1) This chapter makes me smile so much. Somehow, you managed to absolutely peg the characters in a way that hasn't happened so often since you wrote Avia.

2)"Mostly it seemed to be about crawling through the underbrush and catching dinner." lines like that and the squirrel thing are absolutely amazing.

3)“What? That’s crazy, man – the dogs –” Eluin has some of the most modern dialog in the story, which feels very appropriate.

4) Holy crap. Monsters and rangers and bardic ditties. Did you write a chapter solely with the intent of making me happy? Use your own judgement in what you choose to write next, of course...but I would be extremely elated if more chapters turned out like this.

5)“Those dog, they attacked me –” dogs

6) Wow. I'm beginning to experience a familiar, Avia-esque confusion. Lots of names, things, places, and concepts that I know nothing about. Which means that you're going to have to write more chapters about this particular bunch of characters in order to explain them. Yes?

7)Nice inclusion of Celt myth, again. Although I keep misreading Moddy Dhoo as 'moody-do'. Moody-moody-do!

8) I look forward to seeing another chapter soon. Because Veth, Daithi, and Eluin rock.

-SC
Solemn Coyote chapter 2 . 3/7/2008
Crown of Thorns, volume 3: The MAN-JOURNEY! Er, I mean, just Journey...

Anyways, review.

1)"Often, he thought it was a mistake to have brought her with him, her immanent horrible marriage withstanding." Notwithstanding. I like the set-up to the chapter. Plays off of character tensions right from the get-go.

2)"lashing the flap closed in a fashion Arduus thought might be akin to slamming a door." It's a good line, but it's a little too Victorian to have much punch to it. Maybe 'doing her best to make lashing the flap closed sound like slamming a door.' It's not quite right, but I think it gets a little bit closer.

3)"If her ears are covered, and she wears nothing so fine as an elf would," hollow bones aside, I really think there should be more of a difference between elves and humans than pointy ears and politics. But it's probably way too late (don't go back and edit this in, please) to change that. Maybe there are cultural differences you could play up? Mannerisms or something? Or maybe that's cliche.

4)"“Oh, forget you then!” Arduus huffed. “I’m going to bed.”" That line felt really natural, for some reason.

5)"Distantly, he realized that her hand still lay softly on his shoulder." Bow-chika-oh-chika-mow-ow! Yeah. I'd kinda had them pegged as a couple. Briefly, at least.

6) Kohar is completely freakin' metal. Just thought you should know.

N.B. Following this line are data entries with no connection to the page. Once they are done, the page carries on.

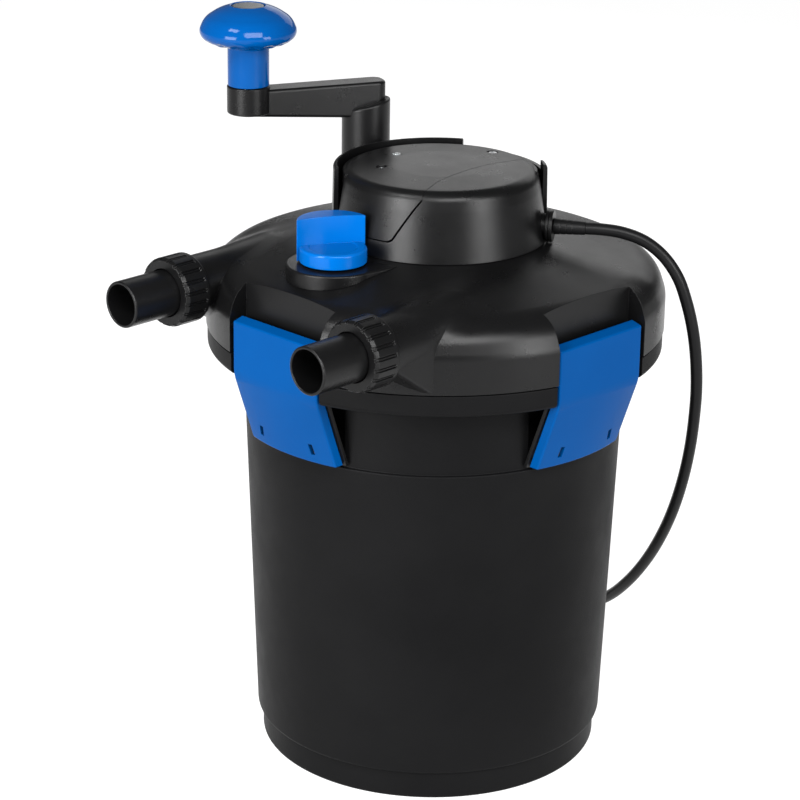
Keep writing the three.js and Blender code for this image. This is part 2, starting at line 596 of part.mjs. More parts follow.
function gearOutline(teeth, phase) {
  const pitch = (2 * Math.PI) / teeth;
  const rootRadius = (TOOTH * teeth) / 2 - 1.2 * TOOTH;
  const tipRadius = (TOOTH * teeth) / 2 + 0.85 * TOOTH;
  const at = (radius, angle) => [radius * Math.cos(angle), radius * Math.sin(angle)];
  return Array.from({ length: teeth }, (_, i) => {
    const middle = phase + i * pitch;
    return [
      at(rootRadius, middle - 0.33 * pitch),
      at(tipRadius, middle - 0.12 * pitch),
      at(tipRadius, middle + 0.12 * pitch),
      at(rootRadius, middle + 0.33 * pitch),
    ];
  }).flat();
}

function pinion() {
  const outline = gearOutline(PINION_TEETH, CRANK_ANGLE + Math.PI + Math.PI / PINION_TEETH);
  const gear = solid(prism(outline, GEAR_Z - 2, GEAR_Z + GEAR_H + 2).translate(CRANK_X, CRANK_Y, 0));
  return cut(gear, solid(disc(SHAFT_R + GAP, 300, 340, COARSE).translate(CRANK_X, CRANK_Y, 0)));
}

function addCrank() {
  const atCrank = (geometry) => solid(geometry.translate(CRANK_X, CRANK_Y, 0));
  add("crank_arm", crankArm(), BLACK);
  add("crank_shaft", atCrank(disc(SHAFT_R, 310, 530, COARSE)), STEEL);
  add("shaft_bush", atCrank(ring(SHAFT_R + 0.4, BUSH_R, 418.5, 446.2, COARSE)), WHITE);
  add("shaft_seal", atCrank(ring(SHAFT_R + 0.4, BUSH_R, 412.5, 418, COARSE)), RUBBER);
  add("drive_pinion", pinion(), WHITE);
  add("crank_knob", crankKnob(), BLUE);
  add("knob_cap", onGrip(disc(13.4, 618.4, 621.8)), BLACK);
  add("knob_pin", onGrip(disc(GRIP_PIN_R, BOSS_Z + 1, 615, COARSE)), STEEL);
}

// ---------------------------------------------------------------- sponge cartridge
function ringGear() {
  const gear = solid(prism(gearOutline(RING_TEETH, CRANK_ANGLE), GEAR_Z, GEAR_Z + GEAR_H));
  const hub = solid(disc(66, 294.4, GEAR_Z + 1));
  return cut(join(gear, hub), solid(disc(60, 290, 340)));
}

function strainerTube() {
  const tube = solid(ring(STRAINER_R - 3, STRAINER_R, 36.4, 285.7));
  const slot = box([-60, -5, 55], [60, 5, 270]);
  return cut(tube, ...[0, 1, 2].map((i) => solid(slot.clone().rotateZ((i * Math.PI) / 3))));
}

function addCartridge() {
  add("cartridge_base", solid(ring(PIVOT_R + 0.6, SPONGE_R + 2, 28, 36)), BLACK);
  for (const { name, z } of SPONGES) {
    add(`sponge_${name}`, solid(ring(SPONGE_INNER_R, SPONGE_R, z, z + SPONGE_H)), FOAM);
  }
  add("strainer_tube", strainerTube(), BLACK);
  add("cartridge_top", solid(ring(60, SPONGE_R + 2, 286, 294)), BLACK);
  add("ring_gear", ringGear(), WHITE);
  add("sponge_scraper", solid(box([-9, SPONGE_R + 2.5, 60], [9, SPONGE_R + 21, 270])), BLACK);
}

// ---------------------------------------------------------------- mains lead
function cableGland() {
  const profile = [[CORD_R + GAP, 70], [10, 70], [10, GLAND_FLANGE], [13.2, GLAND_FLANGE], [13.2, GLAND_FACE],
    [CORD_R + GAP, GLAND_FACE], [CORD_R + GAP, 70]];
  return outOfHead(lathe(profile, COARSE));
}

function strainRelief() {
  const start = GLAND_FACE + GAP;
  return outOfHead(lathe([[0, start], [6.6, start], [5.4, RELIEF_END], [0, RELIEF_END]], COARSE));
}

// The end of the lead, rising off the coil to the plug that lies on it
const onCoil = (angle, height) =>
  [COIL_X + PLUG_REACH * Math.cos(angle), COIL_Y + PLUG_REACH * Math.sin(angle), height];
const PLUG_Z = COIL_FLOOR + COIL_H + GAP + PLUG_R;

function plugLead() {
  const riseFrom = COIL_FLOOR + COIL_H - CORD_R;
  const points = Array.from({ length: 7 }, (_, i) => {
    const share = 0.5 + i / 12;
    const height = riseFrom + (PLUG_Z - riseFrom) * (1 - Math.cos(Math.PI * share)) / 2;
    return onCoil(PLUG_ANGLE - degrees(100) * (1 - share), height);
  });
  return cordTube(points, 10);
}

function mainsPlug() {
  const pins = [-9.5, 9.5].map((y) => disc(2.4, 55, 78, COARSE).translate(0, y, 0));
  const body = lathe([[0, 2 * GAP], [6, 2 * GAP], [8.5, 20], [PLUG_R - 3, 24], [PLUG_R, 30], [PLUG_R, 57],
    [0, 57]], COARSE);
  const lie = (geometry) =>
    solid(geometry.rotateX(-Math.PI / 2).rotateZ(PLUG_ANGLE).translate(...onCoil(PLUG_ANGLE, PLUG_Z)));
  return join(lie(body), ...pins.map(lie));
}

function addLead() {
  add("cable_gland", cableGland(), BLACK);
  add("strain_relief", strainRelief(), RUBBER);
  add("power_cord", cordTube(CORD_ROUTE, 40), RUBBER);
  const coil = ring(COIL_R - COIL_HALF_W, COIL_R + COIL_HALF_W, COIL_FLOOR, COIL_FLOOR + COIL_H);
  add("cord_coil", solid(coil.translate(COIL_X, COIL_Y, 0)), RUBBER);
  add("plug_lead", plugLead(), RUBBER);
  add("mains_plug", mainsPlug(), BLACK);
}

add("tank", tank(), TANK_BLACK);
add("lid", lid(), BLACK);
const lidSeal = ring(SEAL_R - SEAL_W / 2, SEAL_R + SEAL_W / 2, SEAM_Z - 4.7, LID_Z - GAP, FINE);
add("lid_seal", solid(lidSeal), RUBBER);
addClamps();
addPorts();
addHead();
addValve();
addCrank();
addCartridge();
addLead();

export default part;
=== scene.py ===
"""Looks of the pressurized pond filter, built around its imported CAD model.

Outlines and sizes are in millimetres, in the CAD frame, and become metres where a mesh is made.
"""
import json
import math

import bmesh
import bpy
from mathutils import Matrix, Vector


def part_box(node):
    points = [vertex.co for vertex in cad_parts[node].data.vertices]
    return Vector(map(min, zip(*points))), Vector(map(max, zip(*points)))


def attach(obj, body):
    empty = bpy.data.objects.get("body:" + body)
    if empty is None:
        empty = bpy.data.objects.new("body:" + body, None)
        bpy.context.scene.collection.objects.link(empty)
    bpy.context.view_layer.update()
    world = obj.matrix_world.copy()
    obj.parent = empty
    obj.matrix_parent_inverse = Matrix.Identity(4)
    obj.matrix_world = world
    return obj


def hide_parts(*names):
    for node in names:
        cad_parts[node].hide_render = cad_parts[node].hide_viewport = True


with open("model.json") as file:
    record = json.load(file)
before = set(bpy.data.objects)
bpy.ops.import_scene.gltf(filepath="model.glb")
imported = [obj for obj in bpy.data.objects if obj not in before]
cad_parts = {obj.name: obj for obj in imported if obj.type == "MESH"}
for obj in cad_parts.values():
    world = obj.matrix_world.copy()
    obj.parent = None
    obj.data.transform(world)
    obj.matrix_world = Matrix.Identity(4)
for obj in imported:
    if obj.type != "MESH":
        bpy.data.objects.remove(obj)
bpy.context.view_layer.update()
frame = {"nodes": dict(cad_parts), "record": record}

MM = 0.001


def span(node):
    """Lowest and highest corner of a CAD node in millimetres."""
    low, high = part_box(node)
    return low / MM, high / MM


# ---------------------------------------------------------------- sizes, in millimetres
GAP = 0.3
FINE = 288  # facets round the tank and the lid
ROUND = 128  # facets round pieces of 40 to 200 mm
SMALL = 64  # facets round small pieces
FAR = 700

FOOT_R = 144
FOOT_H = 24
TANK_BOTTOM_R = 148.5
TANK_TOP_R = 157.6
TANK_TOP_Z = 293
WALL = 4
NECK_R = 155
NECK_INNER_R = 142
POCKET_R = 147
POCKET_HALF_ANGLE = math.radians(17)
BAND_R = 189
BAND_Z = 354
SEAM_Z = span("tank")[1].z
LID_Z = span("lid")[0].z
LID_R = 190
LID_EYE_R = 62

PORTS = {"inlet": -107, "outlet": 107}
PORT_Z = 414
PIPE_R = 24
BORE_R = 15.5
PIPE_FROM = 70
PIPE_TO = 189
FILLET = 14  # how far the lid's dome and the pipes run together
FILLET_FROM_Z = 416  # they do so above this height, and fully from FILLET_RISE higher
FILLET_RISE = 14
# Sections of the web under each pipe, from the lid's wall to the union nut: y, half width, lower edge
GUSSET = [(-120, PIPE_R, LID_Z), (-138, PIPE_R, LID_Z), (-177, 20.5, 402)]
WEB_BELLY = 0.5  # how round the web under a pipe is, 0 for flat
TAIL_R = 19
TAIL_BORE_R = 16.6
TAIL_COLLAR_R = 23.4
TAIL_COLLAR_T = 4.5
TAIL_TO = -span("hose_tail_inlet")[0].y
NUT_R = 28.5
NUT_FROM = 178
NUT_TO = 203
NUT_LIP = 8
NUT_RIBS = 20
NUT_SEAT_R = PIPE_R + 0.7
NUT_LIP_R = TAIL_R + 0.7
NUT_GROOVE = 1.3
NUT_RIM = 3.2  # plain ring behind the ribs

HEAD_X = 3
HEAD_Z = 447
HEAD_R = 88.5
HEAD_PROFILE = [(HEAD_R, HEAD_Z), (82.5, 488, 30), (79.5, 503, 11), (40, 505.8, 80), (0, 506.5)]
HEAD_REAR_R = 80
HEAD_FLOOR_Z = 452.5
SPIGOT_R = 58
SPIGOT_BORE_R = 50
SPIGOT_Z = 425
COVER_Z = 461
COLLAR_R = 88.5
COLLAR_INNER_R = 84
COLLAR_TOP_Z = 505.5
COLLAR_LOW_Z = 498  # its top where it is cut lower at the back
COLLAR_FROM = math.radians(46)
COLLAR_TO = math.radians(235)
COLLAR_CUT = (math.radians(56), math.radians(121))
SCREWS = {"front": (-25, -40), "rear": (2.5, 63)}
LENS = (-42.5, -4.5)

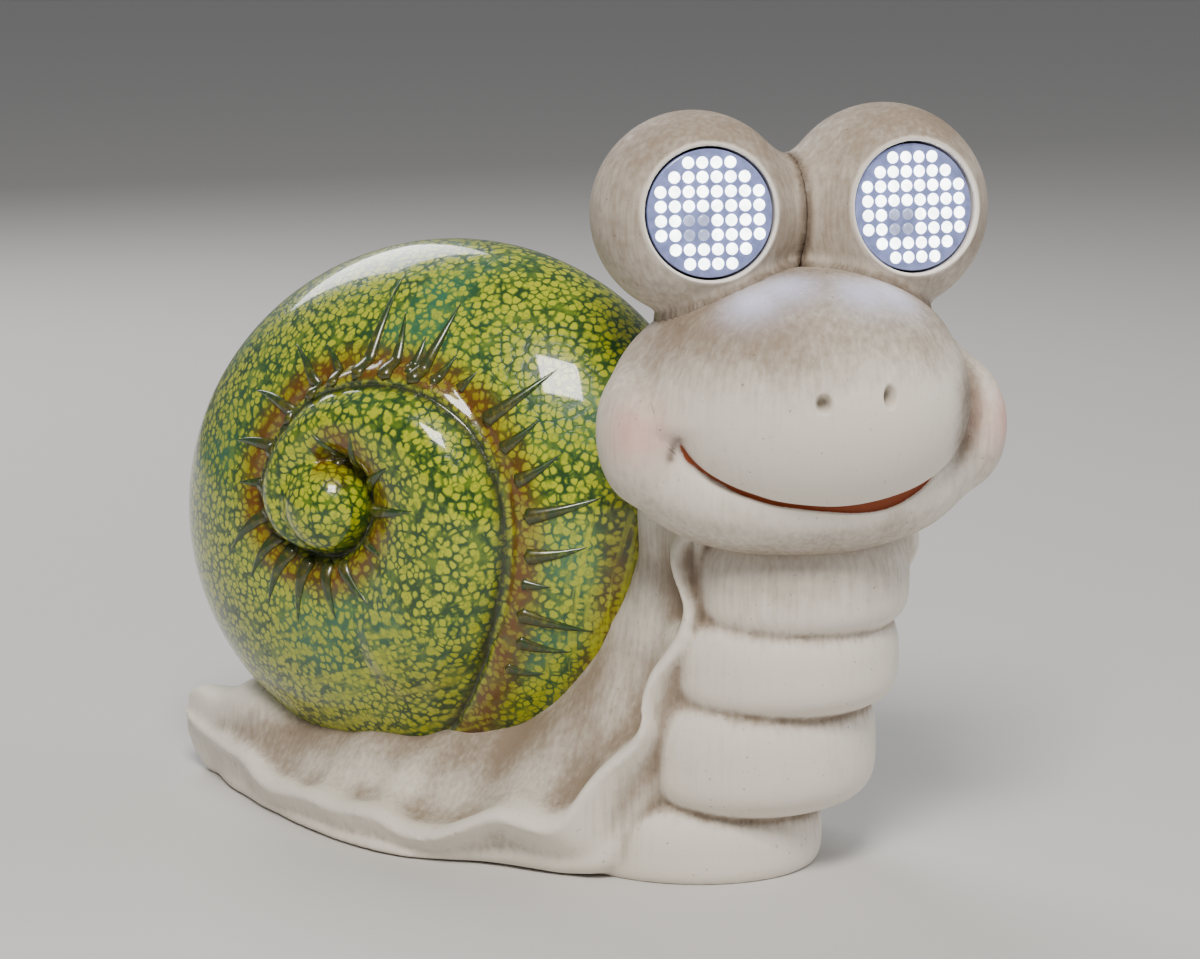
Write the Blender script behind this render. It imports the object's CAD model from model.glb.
import math

import bpy
import numpy as np
from mathutils import Matrix, Vector


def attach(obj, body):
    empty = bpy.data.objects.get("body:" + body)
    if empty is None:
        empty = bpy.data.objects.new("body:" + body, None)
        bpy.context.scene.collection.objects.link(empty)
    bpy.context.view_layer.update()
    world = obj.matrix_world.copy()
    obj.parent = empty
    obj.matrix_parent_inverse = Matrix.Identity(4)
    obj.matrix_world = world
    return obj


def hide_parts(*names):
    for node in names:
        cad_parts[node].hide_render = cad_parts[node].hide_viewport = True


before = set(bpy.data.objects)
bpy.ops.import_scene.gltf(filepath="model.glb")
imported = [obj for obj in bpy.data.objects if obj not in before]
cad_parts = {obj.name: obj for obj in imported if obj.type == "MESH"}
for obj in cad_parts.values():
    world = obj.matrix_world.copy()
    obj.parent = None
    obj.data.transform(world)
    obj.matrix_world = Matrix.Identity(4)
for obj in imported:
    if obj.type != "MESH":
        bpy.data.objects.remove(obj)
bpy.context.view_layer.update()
mm = 0.001
stageCount = 0


def report(stage):
    global stageCount
    stageCount += 1
    print("stage", stageCount, stage)


def deselectAll():
    bpy.ops.object.select_all(action="DESELECT")


def pick(piece):
    deselectAll()
    piece.select_set(True)
    bpy.context.view_layer.objects.active = piece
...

7)"He was pretty sure there was no other ship on the sea that screamed ‘pillage me’ as loudly as the Belle Sirène." nice line

8)"Yes, Bryok, I’m well aware of your opinion on my daughter’skitten." needs a space there

9)"but the minute her turned of age" 'he'

10) Bryok is excellent.

11)“Well, I suppose they’ve gone the way of the dragon. The real dragons,” good foreshadow

12)"Afarm" space needed

13)"I amdelicate," space needed

14)"to work with myhands," space needed

15) The banter between Saissa and Aienna is good.

16)“But I do not want to work like a peasant!” Saissa comes off as crazily, uncharacteristically whiny here. I liked her before. I can't stand the Saissa of this chapter. And Arduus' “Sometimes, Saissa, it isn’t about what we want to do, but what we must do”

just struck a wrong nerve with me, or something. It felt flat.

17) Well, with Saissa ditched, the story should proceed a lot faster. I like the inter-character tensions going on in this chapter, but if the pace needs to pick up, the party's probably better off without her. Keep writing. I'm looking forward to whatever happens next.

-SC
Solemn Coyote chapter 1 . 1/7/2008
Man G-oh, wait. Journey. Can't really pick on that too much. *sigh* I guess I'll have to get straight to reviewing.

1)“Now, I believe I was asking about your name, then. Tentales?” I keep seeing it as ten-tah-laes or tentacles (I swear it is not on account of the Japan!) Maybe a hyphen is due? Even if the hyphen has suffered previous abuse at the hands of many a fellow fantasy author?

2)"Kiri thought a bard would have a name more like ‘Hundredtales’ or ‘Thousandtales,’ but she figured that the minstrel probably would not appreciate her input. After all, she was just a serving girl, and he would some day be a bard." Love that line.

3) I like how there's character development within the interludes. Kiri hasn't changed too much, but the storyteller is kinda dynamic. I approve.

4)“The tale continues half a continent away, in the harsh peaks of the Warrior’s Arm, where the fallen son of Jhannon makes his way towards the sea…” That is all kinds of epic, and would probably be over-done were it a part of your narration, but coming from the mouth of your storyteller, it's excellent.

5) As always, the best thing that you can do for this story is to continue writing it. I know I've been lax with my reviews, and I will try to remedy that, but I absolutely love reading CoT. Please, when you have the time, turn out another few chapters. Maybe hold a small, personal, NaNoWriMo. That seemed to work beautifully. I'll read it the first chance I get, because I can't stand to think of the characters stuck as they are: with their lives partially unwound. Plus, I'm looking forward to hearing about paper-me sometime.